■ **WRITTEN EXERCISE**
Restate word for word the lines that begin the listing and end with the line holding "a fine relief.".

----------------------------------------

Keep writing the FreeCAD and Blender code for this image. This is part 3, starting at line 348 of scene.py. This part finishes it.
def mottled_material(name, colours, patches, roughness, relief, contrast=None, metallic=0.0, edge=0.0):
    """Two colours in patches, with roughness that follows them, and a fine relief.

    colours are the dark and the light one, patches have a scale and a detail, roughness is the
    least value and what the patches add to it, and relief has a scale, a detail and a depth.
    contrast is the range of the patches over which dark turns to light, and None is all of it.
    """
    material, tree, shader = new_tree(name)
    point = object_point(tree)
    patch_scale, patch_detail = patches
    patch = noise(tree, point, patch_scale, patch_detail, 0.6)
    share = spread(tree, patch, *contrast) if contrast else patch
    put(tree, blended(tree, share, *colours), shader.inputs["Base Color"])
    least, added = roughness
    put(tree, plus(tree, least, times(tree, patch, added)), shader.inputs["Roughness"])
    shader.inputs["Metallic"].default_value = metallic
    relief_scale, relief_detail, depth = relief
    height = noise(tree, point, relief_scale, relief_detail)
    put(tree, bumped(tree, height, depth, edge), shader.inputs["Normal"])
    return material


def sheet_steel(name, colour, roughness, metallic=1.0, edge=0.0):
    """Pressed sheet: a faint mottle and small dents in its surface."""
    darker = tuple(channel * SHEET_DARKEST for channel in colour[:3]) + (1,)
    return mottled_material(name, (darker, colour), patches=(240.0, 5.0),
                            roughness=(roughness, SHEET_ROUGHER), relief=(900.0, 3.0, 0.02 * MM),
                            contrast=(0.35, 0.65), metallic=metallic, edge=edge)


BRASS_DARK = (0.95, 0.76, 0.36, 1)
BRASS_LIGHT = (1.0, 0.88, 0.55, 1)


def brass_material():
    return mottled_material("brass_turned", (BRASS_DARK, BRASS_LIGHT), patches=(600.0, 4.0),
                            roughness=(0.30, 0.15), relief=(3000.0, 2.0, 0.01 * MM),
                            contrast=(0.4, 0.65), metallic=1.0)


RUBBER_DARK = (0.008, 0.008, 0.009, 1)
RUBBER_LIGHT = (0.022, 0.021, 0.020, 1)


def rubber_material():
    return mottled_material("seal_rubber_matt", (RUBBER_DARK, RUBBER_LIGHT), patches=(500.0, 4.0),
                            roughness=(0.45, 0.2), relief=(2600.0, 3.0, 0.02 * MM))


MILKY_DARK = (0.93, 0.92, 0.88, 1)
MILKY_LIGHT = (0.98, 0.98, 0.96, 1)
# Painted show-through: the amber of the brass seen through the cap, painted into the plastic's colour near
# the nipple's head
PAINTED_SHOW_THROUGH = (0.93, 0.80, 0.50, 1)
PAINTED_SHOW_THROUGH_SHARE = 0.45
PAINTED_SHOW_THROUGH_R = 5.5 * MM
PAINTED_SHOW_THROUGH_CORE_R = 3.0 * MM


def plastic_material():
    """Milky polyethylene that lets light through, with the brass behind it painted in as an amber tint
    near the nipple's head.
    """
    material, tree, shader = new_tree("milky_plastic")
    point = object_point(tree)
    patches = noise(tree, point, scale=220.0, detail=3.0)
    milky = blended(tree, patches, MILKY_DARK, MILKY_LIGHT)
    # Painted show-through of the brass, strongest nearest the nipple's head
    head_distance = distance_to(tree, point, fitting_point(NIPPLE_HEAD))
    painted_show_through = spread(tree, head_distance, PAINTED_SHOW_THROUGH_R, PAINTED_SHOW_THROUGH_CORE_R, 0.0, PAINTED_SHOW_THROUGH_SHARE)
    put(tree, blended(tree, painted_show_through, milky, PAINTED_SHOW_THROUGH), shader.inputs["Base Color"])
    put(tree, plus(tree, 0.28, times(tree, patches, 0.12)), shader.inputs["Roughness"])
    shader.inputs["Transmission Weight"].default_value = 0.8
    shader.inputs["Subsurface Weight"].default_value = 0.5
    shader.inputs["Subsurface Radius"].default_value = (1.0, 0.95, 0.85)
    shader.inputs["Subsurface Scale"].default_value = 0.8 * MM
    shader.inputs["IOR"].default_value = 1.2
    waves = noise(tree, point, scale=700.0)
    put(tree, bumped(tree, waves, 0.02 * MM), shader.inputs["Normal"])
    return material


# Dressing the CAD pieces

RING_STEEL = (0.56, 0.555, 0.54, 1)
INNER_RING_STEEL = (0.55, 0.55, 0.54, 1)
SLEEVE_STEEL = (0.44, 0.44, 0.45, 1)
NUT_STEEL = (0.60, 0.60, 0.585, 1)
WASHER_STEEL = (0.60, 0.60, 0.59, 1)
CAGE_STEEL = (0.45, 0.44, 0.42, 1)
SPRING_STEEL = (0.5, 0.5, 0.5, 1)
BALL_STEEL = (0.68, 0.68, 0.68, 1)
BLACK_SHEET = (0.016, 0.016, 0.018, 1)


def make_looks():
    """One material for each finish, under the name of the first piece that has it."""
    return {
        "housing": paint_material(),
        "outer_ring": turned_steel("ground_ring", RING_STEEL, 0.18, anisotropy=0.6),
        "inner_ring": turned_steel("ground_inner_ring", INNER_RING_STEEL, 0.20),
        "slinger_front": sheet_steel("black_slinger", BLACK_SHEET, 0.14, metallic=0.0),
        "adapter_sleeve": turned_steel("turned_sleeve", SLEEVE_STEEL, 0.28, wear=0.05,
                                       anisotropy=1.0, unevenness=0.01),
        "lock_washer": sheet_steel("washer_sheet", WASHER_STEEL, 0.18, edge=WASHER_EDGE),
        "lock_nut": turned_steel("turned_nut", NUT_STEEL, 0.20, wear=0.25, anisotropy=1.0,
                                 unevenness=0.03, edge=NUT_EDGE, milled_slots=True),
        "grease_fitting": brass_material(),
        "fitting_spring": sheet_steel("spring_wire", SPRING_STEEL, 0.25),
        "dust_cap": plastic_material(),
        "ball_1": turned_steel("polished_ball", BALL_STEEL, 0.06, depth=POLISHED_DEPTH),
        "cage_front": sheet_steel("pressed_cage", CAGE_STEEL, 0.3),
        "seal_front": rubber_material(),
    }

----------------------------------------

■ **THE SOLUTION**
Keep writing the FreeCAD and Blender code for this image. This is part 3, starting at line 348 of scene.py. This part finishes it.
def mottled_material(name, colours, patches, roughness, relief, contrast=None, metallic=0.0, edge=0.0):
    """Two colours in patches, with roughness that follows them, and a fine relief.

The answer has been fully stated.